> **Description of the task**
Give back all the data exactly, line by line.

#### Source data

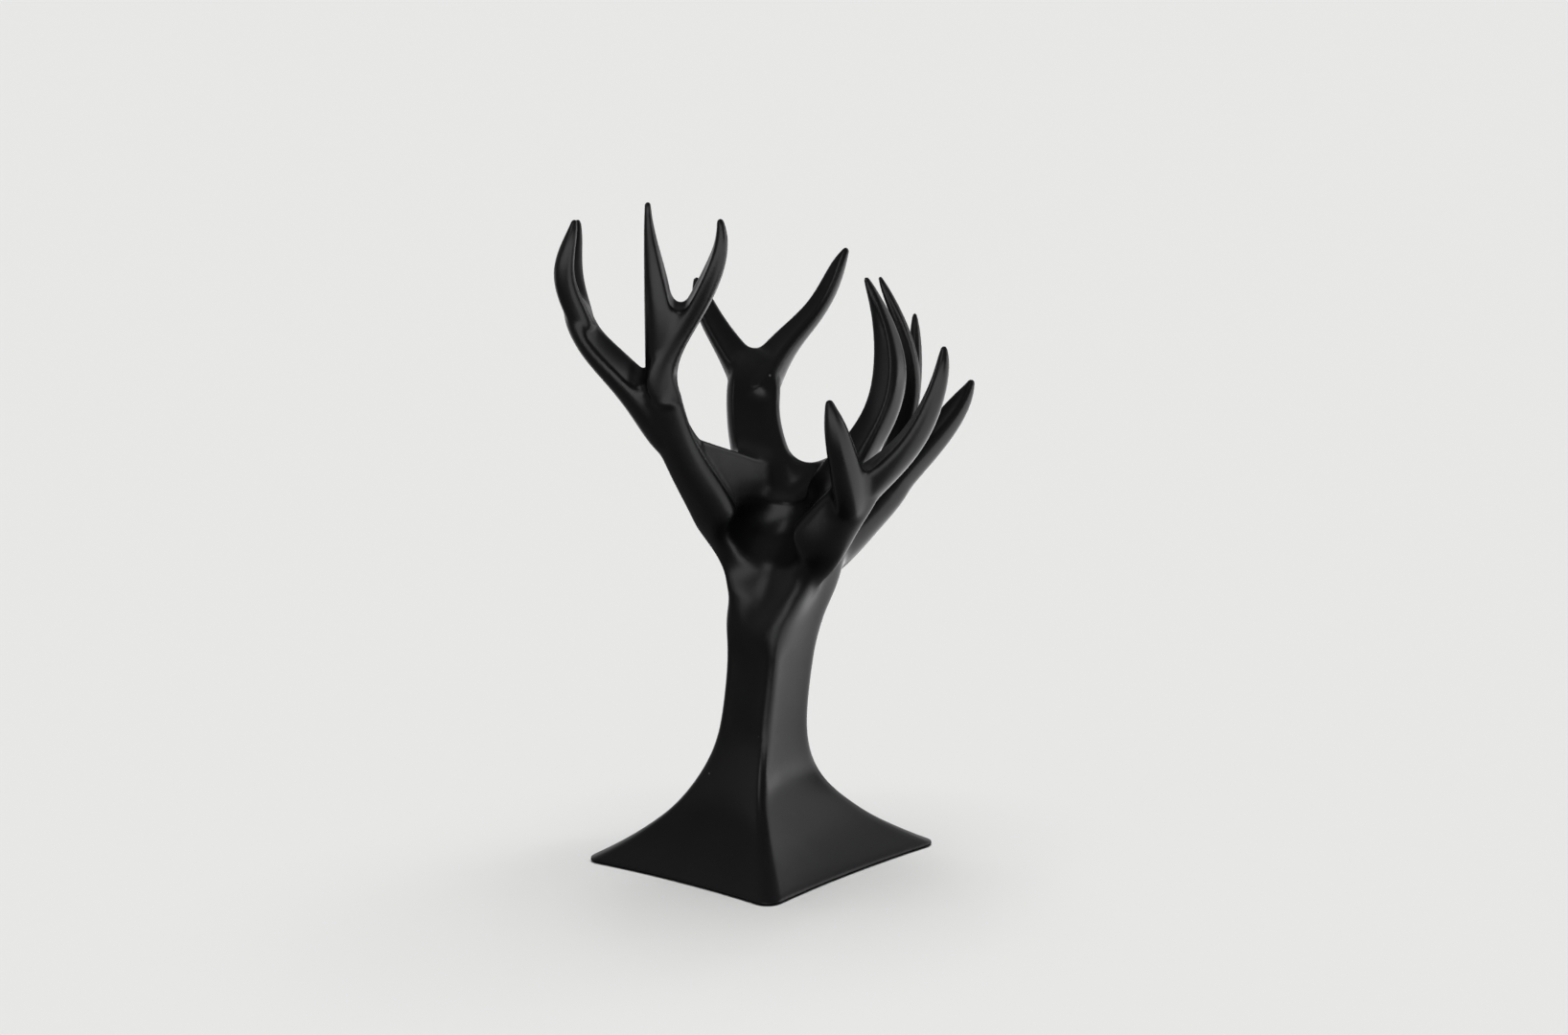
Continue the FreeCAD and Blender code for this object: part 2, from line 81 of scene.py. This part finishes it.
LIP_CENTRE = Vector((0.005, -0.008, 0.106))
LIP_STRETCH = Vector((1.5, 1.0, 1.0))
LIP_REACH = (0.009, 0.018)     # the lip's share fades out between these distances
FRONT_CENTRE = Vector((0.002, -0.012, 0.090))   # the face under the lip
FRONT_STRETCH = Vector((1.5, 1.0, 1.2))
FRONT_REACH = (0.009, 0.018)
FRONT_GROWTH = 0.9 * MM        # more growth, as this face is blurred more than the hub
SPOUT_RADIUS = 11.0 * MM       # the lip is hollowed by a spout that runs down the trunk's face
SPOUT_BED = Vector((0.0085, -0.004, 0.103))
SPOUT_OUTWARD = Vector((-0.33, -0.62, 0.71))
SPOUT_DOWN = Vector((-0.35, -0.62, -0.70))


def triangles(obj):
    """The vertices and triangles of a mesh object, as arrays."""
    mesh = obj.data
    mesh.calc_loop_triangles()
    points = np.zeros(len(mesh.vertices) * 3, np.float32)
    mesh.vertices.foreach_get("co", points)
    corners = np.zeros(len(mesh.loop_triangles) * 3, np.int32)
    mesh.loop_triangles.foreach_get("vertices", corners)
    return points.reshape(-1, 3), corners.reshape(-1, 3)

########

> **Exercise answer**
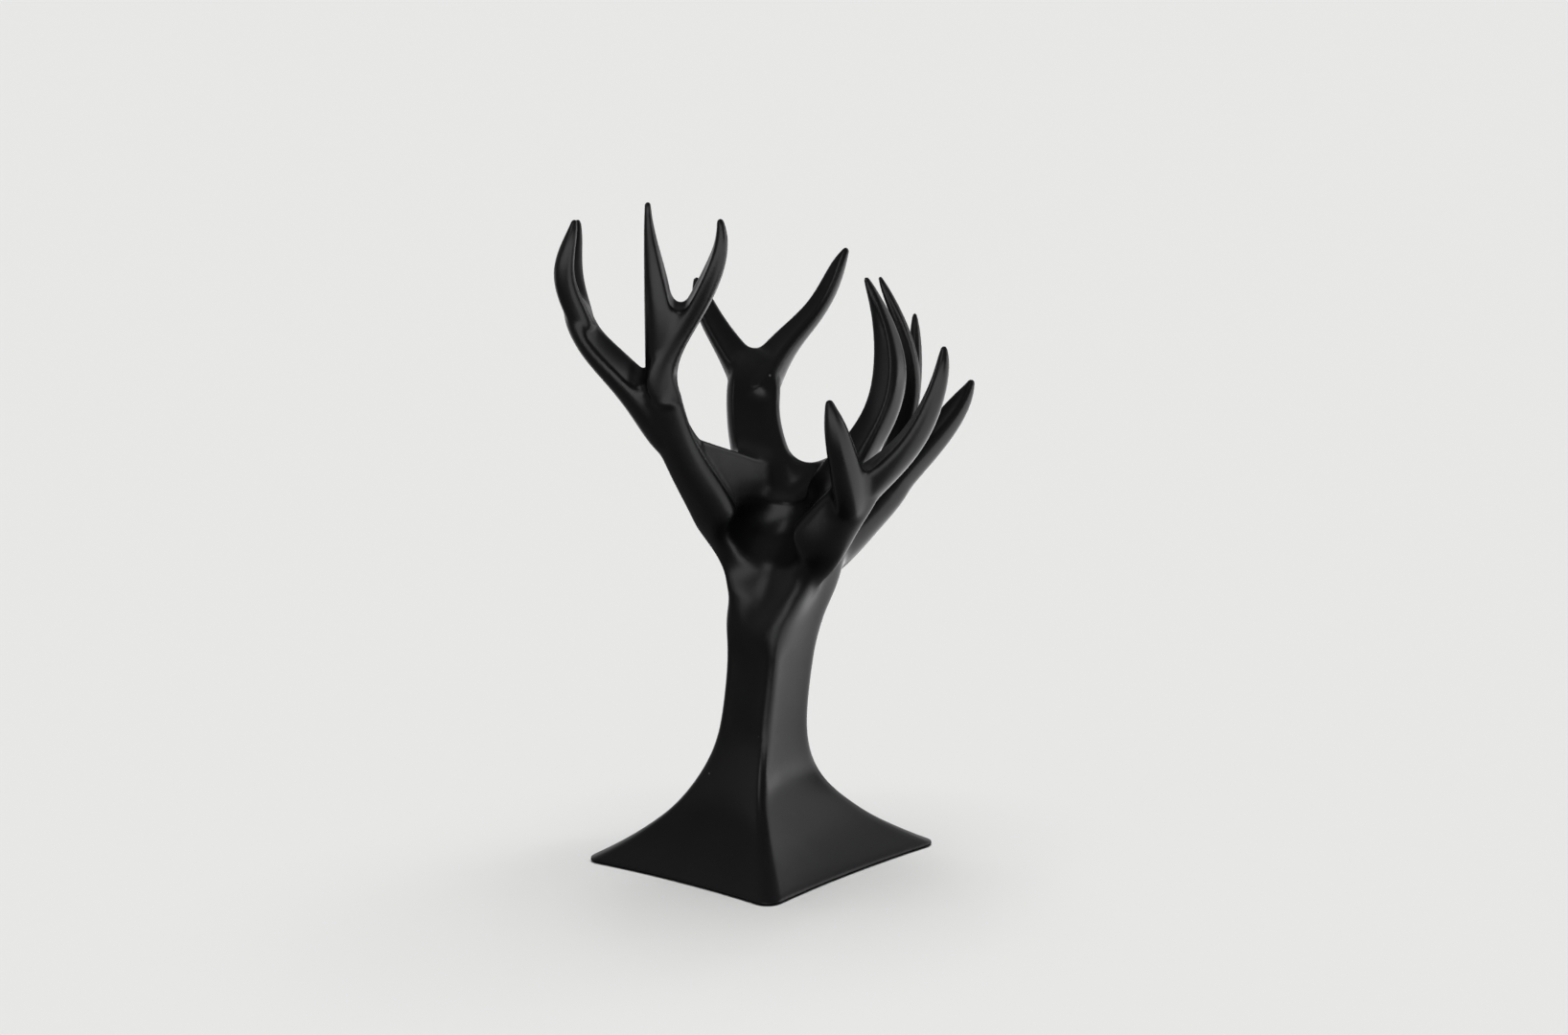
Continue the FreeCAD and Blender code for this object: part 2, from line 81 of scene.py. This part finishes it.
LIP_CENTRE = Vector((0.005, -0.008, 0.106))
LIP_STRETCH = Vector((1.5, 1.0, 1.0))
LIP_REACH = (0.009, 0.018)     # the lip's share fades out between these distances
FRONT_CENTRE = Vector((0.002, -0.012, 0.090))   # the face under the lip
FRONT_STRETCH = Vector((1.5, 1.0, 1.2))
FRONT_REACH = (0.009, 0.018)
FRONT_GROWTH = 0.9 * MM        # more growth, as this face is blurred more than the hub
SPOUT_RADIUS = 11.0 * MM       # the lip is hollowed by a spout that runs down the trunk's face
SPOUT_BED = Vector((0.0085, -0.004, 0.103))
SPOUT_OUTWARD = Vector((-0.33, -0.62, 0.71))
SPOUT_DOWN = Vector((-0.35, -0.62, -0.70))


def triangles(obj):
    """The vertices and triangles of a mesh object, as arrays."""
    mesh = obj.data
    mesh.calc_loop_triangles()
    points = np.zeros(len(mesh.vertices) * 3, np.float32)
    mesh.vertices.foreach_get("co", points)
    corners = np.zeros(len(mesh.loop_triangles) * 3, np.int32)
    mesh.loop_triangles.foreach_get("vertices", corners)
    return points.reshape(-1, 3), corners.reshape(-1, 3)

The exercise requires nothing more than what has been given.